◆ **YOUR INSTRUCTIONS**:
Will you give the material below again, every line exactly as it is?

◆ **INFORMATION PROVIDED**:
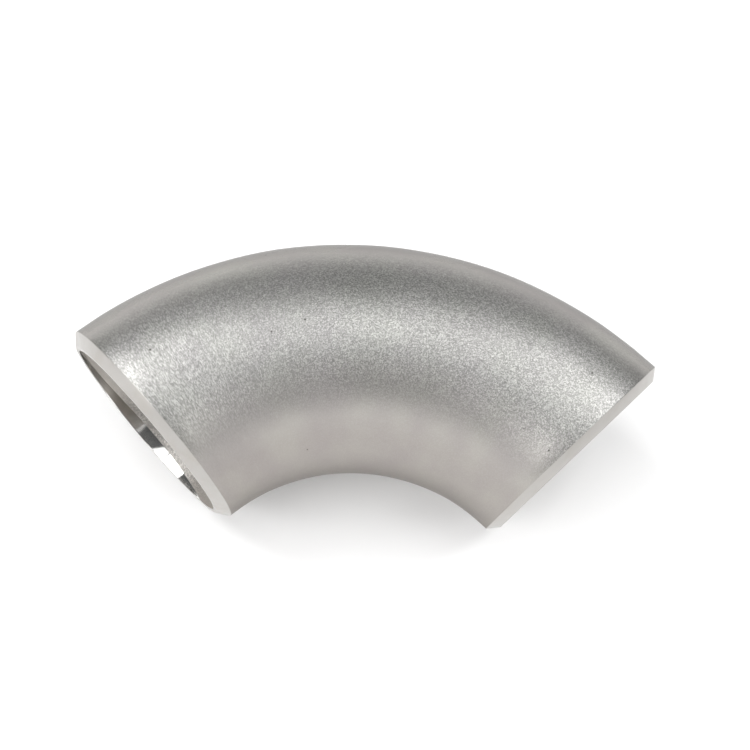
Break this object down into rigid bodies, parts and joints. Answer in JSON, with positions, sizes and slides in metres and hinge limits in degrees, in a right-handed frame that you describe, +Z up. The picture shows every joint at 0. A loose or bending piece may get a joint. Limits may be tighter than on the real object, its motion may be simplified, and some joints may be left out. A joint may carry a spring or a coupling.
{
  "type": "butt-weld pipe elbow",
  "caption": "Long-radius 90 degree butt-weld pipe elbow in stainless steel, seamless, with bevelled ends, lying on its side.",
  "frame": {"origin": "centre of end A's weld face, on the bore's centreline", "axes": "the bend lies flat in the XY plane with +Z up; the bore leaves end A along +X and turns to leave end B along +Y, so end A opens towards -X and end B towards +Y"},
  "size_m": [0.1315, 0.1315, 0.073],
  "materials": {
    "blasted_stainless": "satin"
  },
  "bodies": {
    "root": {"elbow_body": "blasted_stainless"}
  },
  "joints": []
}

◆ **CORRECT RESPONSE**:
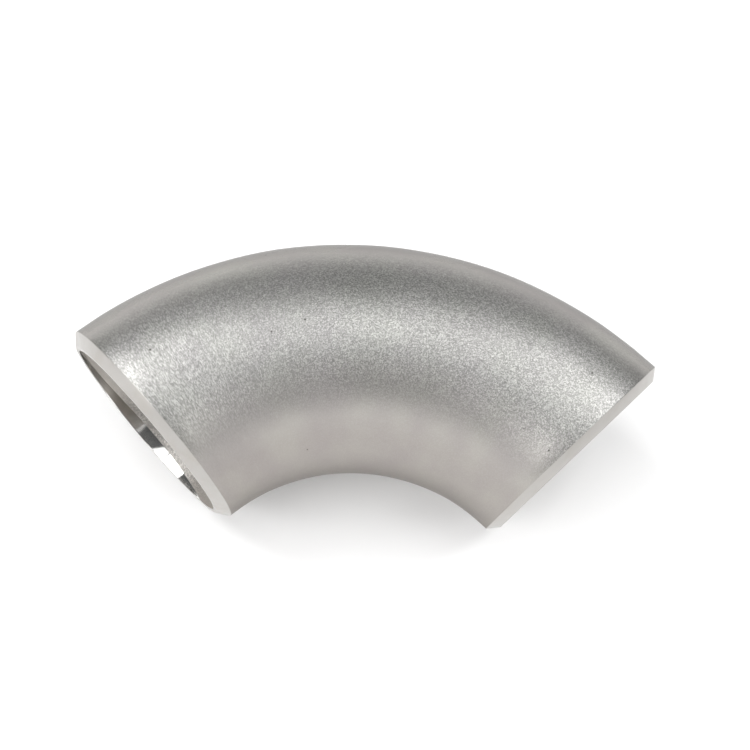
Break this object down into rigid bodies, parts and joints. Answer in JSON, with positions, sizes and slides in metres and hinge limits in degrees, in a right-handed frame that you describe, +Z up. The picture shows every joint at 0. A loose or bending piece may get a joint. Limits may be tighter than on the real object, its motion may be simplified, and some joints may be left out. A joint may carry a spring or a coupling.
{
  "type": "butt-weld pipe elbow",
  "caption": "Long-radius 90 degree butt-weld pipe elbow in stainless steel, seamless, with bevelled ends, lying on its side.",
  "frame": {"origin": "centre of end A's weld face, on the bore's centreline", "axes": "the bend lies flat in the XY plane with +Z up; the bore leaves end A along +X and turns to leave end B along +Y, so end A opens towards -X and end B towards +Y"},
  "size_m": [0.1315, 0.1315, 0.073],
  "materials": {
    "blasted_stainless": "satin"
  },
  "bodies": {
    "root": {"elbow_body": "blasted_stainless"}
  },
  "joints": []
}